No, really. You can practice Dzogchen with nearly zero theory. From scratch. Another point is if you need theory to convince you to take such step. But that's another thing. Some people may decide to give it a good try just because they like the lama and feel inspired by him. Then the fruit will convince them, not theory, that they ignored from the start.
"The cosmogonies Buddhist or otherwise are pretty much useless to Dzogchen practice."
I'm not talking about such grand vistas as infinite buddha-lands in the ten directions. What I mean is the idea of the lineage of transmission that comes from Samantabhadra, Vajrasattva, Prahevajra, etc., what ultimately makes someone a recipient of such a transmission. Dzogchen does not exist on its own as a path, it is not Namkhai Norbu's idea, but exactly because he is part of that lineage, he can be regarded as authentic. Otherwise his teachings would be labelled heretic, just like those who lack such background.
You can skip all that. Of course at one's own risk. You may find out the lama is a fraud if you don't discover the primordial state, or anyone else. If you do discover it, all that lineage talk becomes meaningless for you.
"I'm not sure if I understand what you are asking. To be a DC member all you need to do is pay your membership."
I see. I meant a Dzogchen practitioner within the community, not just a donor.
These come in very different shapes and colors. There's not the typical DC member, at least to my knowledge. We share a teacher, some ideas and those fortunate the realization of the true nature. The last is what really matters.
"People who uphold theories based on faith alone. People who consider, based on faith alone, a certain set of beliefs to be superior, a certain organization to be superior. That's more or less what I mean, I guess."
Then I think the Pope is not a religious person, while a large number of science fans are.
I don't know about the Pope, but there are a lot of religious people who just adhere to a different set of beliefs, i.e. materialism.
My experience with actual practitioners of different faiths (i.e. not those who are only nominally members of a church, or use the name of a religion as an excuse for their own ideas) is that they have their own experiences that in their view validates their faith. Following anything based strictly on faith alone is itself a very difficult thing for any sane human being. We need reasons, which doesn't mean that our reasons are acceptable for others. As for belief in superiority, just consider all the football fans.
There are many reasons for one to be religious, but I'm missing the point. The difference I make is between religion and Dzogchen, not religion vs spirituality.
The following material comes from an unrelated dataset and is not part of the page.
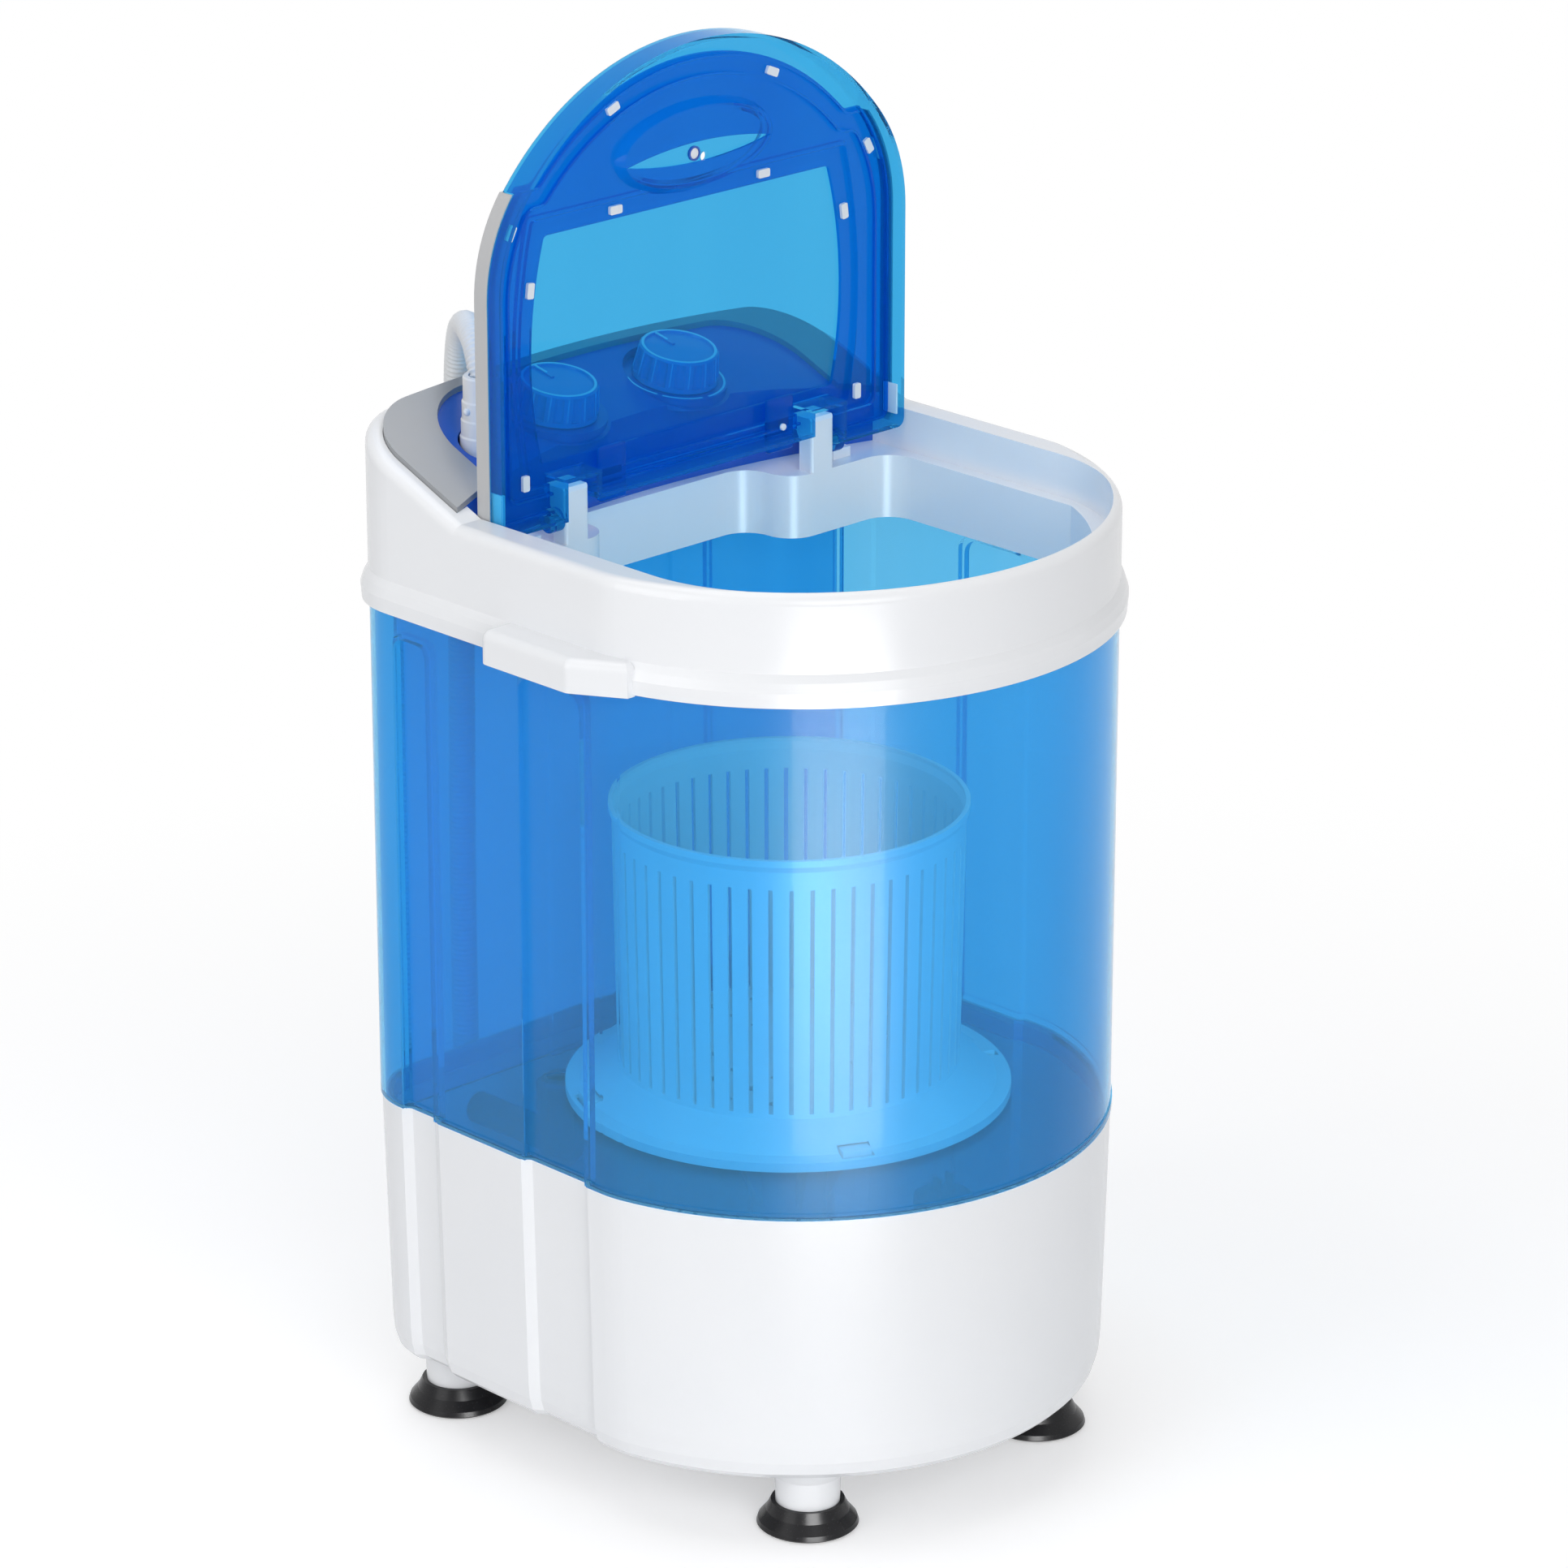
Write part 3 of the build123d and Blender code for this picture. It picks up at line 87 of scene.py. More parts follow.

A Dzogchen simile may be a religion. Dzogchen can't. Not matter how much one tries, one can't transform the natural state.
"Dzogchen starts with direct experience. Buddhism starts with a conscious choice. ... In the case of Dzogchen, your beliefs matter little or nothing. Until you experience the primordial state, there's no Dzogchen beyond fantasy. When you taste sweet, you don't decide to believe you know what sweet is. It's an experience. You either have it, or haven't. It's not a rational position."
Here what you mean by Dzogchen is its personal and practical aspect. You could also say the same about the Dharma, Prajnaparamita, Cittamatra or Zen. Also, all these words have a double meaning: the teaching to attain the realisation, and the realisation itself. Or it can be a triple meaning: ground, path, fruition. Dzogchen is no exception, although you may restrict your interpretation to one meaning, it doesn't negate the complete system of teachings, methods, lineage and teachers that come with it.
Dzogchen and Dzogchen teachings are two different things. A lot that is written about Dzogchen is superfluous for most practitioners. If you have all the teachings but miss the teacher, they won't do an iota of good. Dzogchen is eminently practical and needs direct introduction. Many forms of Buddhadharma can be practiced without the need of a teacher. You know this.
Before you taste sweet you need to find honey, you have to trust the person who gives you the honey that it is not poison, you have to be able to feel tastes, you have to be told that it is the taste called sweet, and in order not to leave the single experience of sweet behind you also need someone to convince you that this taste is the true, ultimate, complete taste, the very meaning of life. And this is what people has to buy. This is religion that maintains and propagates the true taste of sweet, the original home made honey.
The thing is that this sweet honey doesn't need a whole complex institution to be freely given to anyone who wants it. That's what makes Dzogchen unpopular among those who believe the institution is tantamount. It isn't. All you need is a good teacher and courage.